The Temperature Isn’t the Only Thing Rising This Summer

 
I mean most of us would prefer this kind of hike…

On July 12, 2017, the Canadian central bank introduced a rate hike of 25 basis points for the first time in 7 years.  Although it remains a far cry to the 10% rates our parents are used to, this rate hike could indicate what’s to come.  While conventional wisdom says that an uptick in interest rates will be bad for the economy, here are a few ways an increase in interest rates will be good for consumers, investors, and businesses alike.

We typically see rates rise when the economy is doing very well.  When the Fed (the US counterpart) or other central banks raise rates, its purpose is to:

  • Put brakes to slow the economy by restricting the rapid borrowing of money
  • Control inflation by reversing the flow of cash from the economy back into the banking sectors which reduces the money supply
  • Influence consumers to place their money back into banks, causing the banks to have higher deposits

As the banking sector collects money in the form of deposits they place that money into other investments that are mostly long-term, such as purchasing mining projects and acquiring money-generating properties, and those returns will eventually translate into higher earnings for the banks which benefit their shareholders.

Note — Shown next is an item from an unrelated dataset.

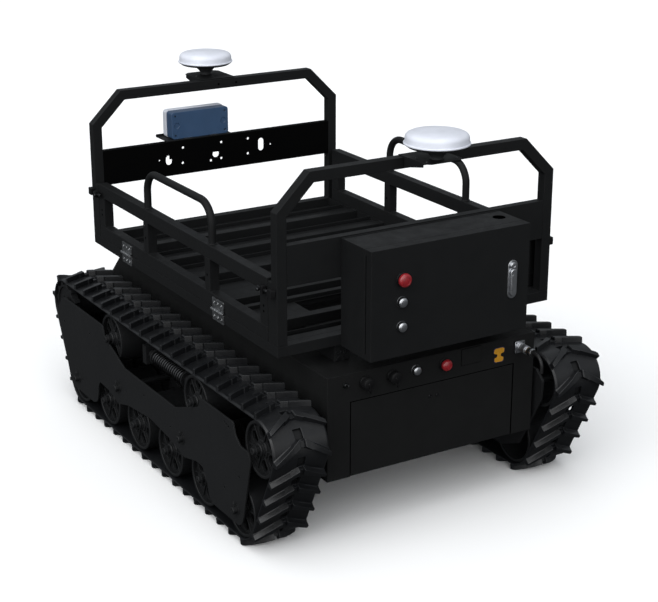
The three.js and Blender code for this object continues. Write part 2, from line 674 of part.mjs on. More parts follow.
function addRack() {
  addMesh('cargo_frame', cargoFrame(), FINISH.rackPaint);
  addMesh('front_hoop', hoop(-1), FINISH.rackPaint);
  addMesh('back_hoop', hoop(1), FINISH.rackPaint);
  addMesh('front_cross_plate', crossPlate(-RACK_Y + FIT_GAP, 1, []), FINISH.rackPaint);
  addMesh('back_cross_plate', crossPlate(RACK_Y - TUBE + FIT_GAP, 1, FAR_HOLES), FINISH.rackPaint);
  for (const [side, name] of [[-1, 'left'], [1, 'right']]) {
    addMesh(`side_gate_${name}`, gate(side), FINISH.rackPaint);
    addMesh(`gate_latch_${name}_front`, latch(side, -1), FINISH.steel);
    addMesh(`gate_latch_${name}_back`, latch(side, 1), FINISH.steel);
  }
}

// ---- control cabinet ----------------------------------------------------------------

const CABINET_WALL = 2.5;

function cabinetBox() {
  const hollow = box(-CABINET_X + CABINET_WALL, CABINET_X - CABINET_WALL, CABINET_SPLIT - 1,
    CABINET_BACK - CABINET_WALL, CABINET_BOTTOM + CABINET_WALL, CABINET_TOP - CABINET_WALL);
  return cut(
    box(-CABINET_X, CABINET_X, CABINET_SPLIT, CABINET_BACK, CABINET_BOTTOM, CABINET_TOP),
    hollow,
    rod('z', 212, -650, 18, CABINET_TOP - 10, CABINET_TOP + 1, 14),
  );
}

function cabinetDoor() {
  const back = CABINET_SPLIT - FIT_GAP;
  const pan = cut(
    box(-CABINET_X, CABINET_X, CABINET_FRONT, back, CABINET_BOTTOM, CABINET_TOP),
    box(-CABINET_X + CABINET_WALL, CABINET_X - CABINET_WALL, CABINET_FRONT + CABINET_WALL, back + 1,
      CABINET_BOTTOM + CABINET_WALL, CABINET_TOP - CABINET_WALL),
  );
  const controls = [[ESTOP_Z, 18], ...BUTTON_Z.map((z) => [z, 15])];
  const bezels = controls.map(([z, radius]) =>
    rod('y', CONTROL_X, z, radius, CABINET_FRONT - 3, CABINET_FRONT + 1, 14));
  const bores = controls.map(([z]) => rod('y', CONTROL_X, z, 9, CABINET_FRONT - 4, CABINET_FRONT + 4));
  const leverBase = extrude('y', slot(LEVER_X, LEVER_Z, 15, 38), CABINET_FRONT - 3, CABINET_FRONT + 1);
  return cut(join(pan, ...bezels, leverBase), ...bores);
}

function addCabinet() {
  addMesh('cabinet_box', cabinetBox(), FINISH.rackPaint);
  addMesh('cabinet_door', cabinetDoor(), FINISH.rackPaint);
  const leverOutline = slot(LEVER_X, LEVER_Z - 8, 10, 28);
  const lever = extrude('y', leverOutline, CABINET_FRONT - 10, CABINET_FRONT - 3 - FIT_GAP);
  addMesh('cabinet_lever', lever, FINISH.chrome);
  addMesh('cabinet_stop_button', stopButton(CONTROL_X, ESTOP_Z, CABINET_FRONT, 20), FINISH.red);
  BUTTON_Z.forEach((z, i) => {
    addMesh(`cabinet_push_button_${i + 1}`, pushButton(CONTROL_X, z, CABINET_FRONT, 13), FINISH.chrome);
  });
}

// ---- antennas and radio -------------------------------------------------------------

function antenna(end) {
  const seat = RACK_TOP + FIT_GAP;
  const plateTop = seat + SHEET;
  const y = end * ANTENNA_Y;
  const dome = turned('z', 0, y, [
    [0, plateTop - 1], [17, plateTop - 1], [17, plateTop + 4], [34, plateTop + 24], [74, plateTop + 31],
    [ANTENNA_RADIUS, plateTop + 40], [ANTENNA_RADIUS, plateTop + 46], [84, plateTop + 62],
    [62, plateTop + 70], [0, plateTop + 73],
  ], 20);
  const inner = end * (RACK_Y - TUBE + 4);
  const outer = end * (RACK_Y + 105);
  const face = end * (RACK_Y + FIT_GAP);
  return join(
    dome,
    extrude('z', [
      [-60, inner], [60, inner], [60, outer - end * 15],
      [45, outer], [-45, outer], [-60, outer - end * 15],
    ], seat, plateTop),
    box(-60, 60, face, face + end * SHEET, seat - 27, seat + 1),
  );
}

function radioBox() {
  const tray = PLATE_TOP + FIT_GAP;
  const near = RACK_Y - TUBE + 4;
  return join(
    box(-188, 45, near, near + 84, tray, tray + SHEET),
    box(-165, 37, near + 9, near + 72, tray + SHEET - 1, tray + 90),
  );
}

function addElectronics() {
  addMesh('front_antenna', antenna(-1), FINISH.radome);
  addMesh('back_antenna', antenna(1), FINISH.radome);
  addMesh('radio_box', radioBox(), FINISH.blue);
}

// ---- assembly -----------------------------------------------------------------------

addTrack(-1, 'left');
addTrack(1, 'right');
addHull();
addRack();
addCabinet();
addElectronics();
group.position.y = FORE_AFT_SHIFT;

export default group;
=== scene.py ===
import json
import math
import bmesh
import bpy
from mathutils import Matrix, Vector


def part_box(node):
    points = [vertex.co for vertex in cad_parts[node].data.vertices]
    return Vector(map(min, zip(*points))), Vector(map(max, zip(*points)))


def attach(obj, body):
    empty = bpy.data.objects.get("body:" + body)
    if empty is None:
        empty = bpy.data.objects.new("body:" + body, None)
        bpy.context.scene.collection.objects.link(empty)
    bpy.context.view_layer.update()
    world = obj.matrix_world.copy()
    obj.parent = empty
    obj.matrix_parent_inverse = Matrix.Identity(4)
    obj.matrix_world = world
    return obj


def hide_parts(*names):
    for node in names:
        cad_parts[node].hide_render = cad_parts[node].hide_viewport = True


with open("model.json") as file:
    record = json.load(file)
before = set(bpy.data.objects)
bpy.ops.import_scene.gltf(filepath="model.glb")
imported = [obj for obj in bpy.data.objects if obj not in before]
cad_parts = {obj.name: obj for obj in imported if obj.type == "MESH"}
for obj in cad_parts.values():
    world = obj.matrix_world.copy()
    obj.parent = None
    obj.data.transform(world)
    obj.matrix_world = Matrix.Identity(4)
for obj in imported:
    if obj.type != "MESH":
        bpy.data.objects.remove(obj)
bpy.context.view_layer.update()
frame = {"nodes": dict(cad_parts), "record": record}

# Tracked tank chassis: the visual model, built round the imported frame.
# Meshes are made in millimetres in the frame's axes and scaled to metres when they become
# pieces. The front (control cabinet) end faces -Y, and the camera looks at the -X side.

MM = 0.001
SIDES = ((-1, "left"), (1, "right"))


def box_mm(node):
    """The low and high corners of a CAD node's box, in millimetres."""
    low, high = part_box(node)
    return low / MM, high / MM


def middle_of(node):
    low, high = box_mm(node)
    return (low + high) / 2


RACK_LOW, RACK_HIGH = box_mm("cargo_frame")
MIDDLE_Y = (RACK_LOW.y + RACK_HIGH.y) / 2    # middle of the tracks and of the rack
DECK_TOP = box_mm("side_gate_left")[0].z - 0.4
TUBE = 30            # side of the rack's square tube
RACK_X = 440         # half the rack's width
RACK_Y = 592         # half its length
HULL_FRONT = MIDDLE_Y - 669
CABINET_FRONT = MIDDLE_Y - 738


# ---- camera, light and floor -----------------------------------------------------------

# place in millimetres, angles in degrees, lens in millimetres on a 36 mm sensor
CAMERA_PLACE = (-2264.9, MIDDLE_Y - 3864.1, 2004.8)
CAMERA_AZIMUTH = -31.168
CAMERA_ELEVATION = 19.361
CAMERA_ROLL = 0.029
LENS = 85.57


def add_camera():
    """The camera, at the place and angles from which the object is shown."""
    data = bpy.data.cameras.new("camera")
    data.sensor_width = 36
    data.lens = LENS
    camera = bpy.data.objects.new("camera", data)
    bpy.context.scene.collection.objects.link(camera)
    azimuth, elevation = math.radians(CAMERA_AZIMUTH), math.radians(CAMERA_ELEVATION)
    turn = (Matrix.Rotation(azimuth, 4, "Z") @ Matrix.Rotation(math.pi / 2 - elevation, 4, "X")
            @ Matrix.Rotation(math.radians(CAMERA_ROLL), 4, "Z"))
    camera.matrix_world = Matrix.Translation(Vector(CAMERA_PLACE) * MM) @ turn
    bpy.context.scene.camera = camera


def add_sun(name, towards, strength, spread):
    """A soft, even light that falls along a direction; its spread is in degrees."""
    data = bpy.data.lights.new(name, "SUN")
    data.energy = strength
    data.angle = math.radians(spread)
    light = bpy.data.objects.new(name, data)
    light.rotation_mode = "QUATERNION"
    light.rotation_quaternion = Vector(towards).to_track_quat("-Z", "Y")
    bpy.context.scene.collection.objects.link(light)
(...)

A steady rise in interest will benefit the banking sector since the bank rates ride on top of the central bank rates.  As I write this, the likes of TD, Royal Bank, and CIBC have adjusted their rates in response to the central bank making interest rates for variable-rate mortgages and other loans — to 2.95 % from 2.70 %, effective the Thursday after the interest hike.

 

But how can rising interest rates benefit me?

  • As rates rise steadily, you have the option to pull your money from risky investments to the safer, government-backed high interest products such as bonds and treasuries.

 

Which stocks should I invest in a rising interest rate environment?

  • Just have to look at companies that traditionally make money in these types of environments!
  • Higher rates benefit insurance companies and their stocks. Similar to banks, insurance companies collect the monthly premiums on policies, lock that money somewhere to let it grow for the long run– in places like Bonds, Treasuries, and other fixed income investments.  Therefore, when interest rates rise, their returns rise.  When the Fed start raising interest, it will only indicate the company’s returns will improve.

 

So there you have it!  While we might think a interest rate hike is a bad thing for us, above were a few ideas and insights on what it means and how you can benefit from a rising interest rate environment and how you may hedge your already-existing interest-sensitive investment portfolio.